The World Health Organization (WHO) says that substandard and falsified medicines pose a major threat to the public health and socio-economic development mostly in low and middle income countries like Uganda, Rwanda and Congo, among others.
Substandard medical products are those that fail to meet either the quality standards or specifications and falsification refers to deliberate misrepresentation of drugs identity.
The World Health Organization estimated that over 10 per cent of these medicines in poor countries fail to meet internationally recognized quality standards with sub- Saharan Africa being the most and badly affected.
However, the government of Uganda has come out to give a strong warning to all the women across the country on dangers of using the fake Postinor-2 drugs that are being supplied on the market by different people who are after making money.
These drugs or tablets (Postinor-2 tablets) which are very well known as Morning After Pills used by women to avoid getting pregnant are commonly used by young girls and women between age 18-30.

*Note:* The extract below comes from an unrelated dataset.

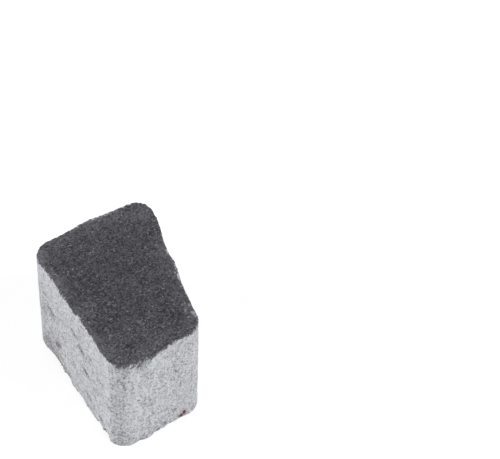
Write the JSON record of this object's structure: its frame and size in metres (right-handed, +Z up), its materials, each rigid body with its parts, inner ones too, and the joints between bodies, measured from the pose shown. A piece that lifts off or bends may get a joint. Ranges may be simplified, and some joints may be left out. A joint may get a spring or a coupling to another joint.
{
  "type": "paving block",
  "caption": "Tapered cast concrete paving block with gently wavy upright sides, rounded corners and a rough dark wearing face, laid on sand beside others as a hard surface.",
  "frame": {"origin": "middle of the flat underside, at the centre of the block's box in plan", "axes": "+Z up through the thickness, +Y along the block from its narrow front side to its wide rear side, +X to the right along the rear side"},
  "size_m": [0.089, 0.1164, 0.08],
  "materials": {
    "concrete": "matt cast concrete: pale grey sides with drag marks and small air holes, and a dark anthracite wearing face with a sandy grain"
  },
  "bodies": {
    "root": {"paving_block": "concrete"}
  },
  "joints": []
}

Now, according to National Drug Authority (NDA), ministry of Health and the World Health Organization (WHO), many of these fake Postinor tablets are widely sold on the market and many Uganda lives are at high risk because many Ugandans don’t bother to check whether drugs are original or not.
According to Nasser Lubowa, the head of post-market surveillance at NDA, local technical representatives (LTRs) or distributors of manufacturing companies are frustrating their fight against poor quality products.
The National Drug Authority is putting in place a strong implementation of recalls by LTR of manufacturers. Upon a recall, the LTR is required to gather the drugs from all pharmacists or other chains of distributors they have sold the products at their own cost, according to information from NDA.
“These fake Postinor drugs have since been circulated in pharmacies, clinics and dispensaries across the country, and many Ugandans are buying and using them unknowingly. The fake Postinor 2 have maize flour in them. And the real one has the actual drug,” Lubowa told the press on Monday morning during the launch of Communication Campaign against Substandard and Falsified Medicine.
He added, “In a bid to protect the lives of Ugandans, the Uganda National Drug Authority launched a program in line to eliminate substandard products such as this Postinor-2 which is very common and widely used by many young ladies and girls.”
Postinor-2 is an emergency contraceptive only. Postinor-2 is not intended as a regular method of contraception. At least 95 per cent of expected pregnancies will be prevented if taken within the first 24 hours, declining to 58 per cent if taken between 48 hours and 72 hours after unprotected intercourse.
It is not known whether Postinor-2 is effective if taken more than 72 hours after unprotected intercourse. Speaking at the launch, Robinah Kaitiritimba, who is the executive director of the Uganda National Health Consumers Organization, said the NDA surveillance and enforcement is inadequate to effectively tackle the problem because they still have a lot of drug resistance problems.
Dr Joseph Mwoga, the World Health Organization pharmaceutical official for Uganda, urged the Ugandan government to increase program sensitization on the dangers and how to avoid falsified or substandard medicines.
Mwoga has also warned the public to refrain from buying and using medicines not properly prescribed by competent authorities for any therapeutic purposes in order to avoid endangering one’s health, he concluded.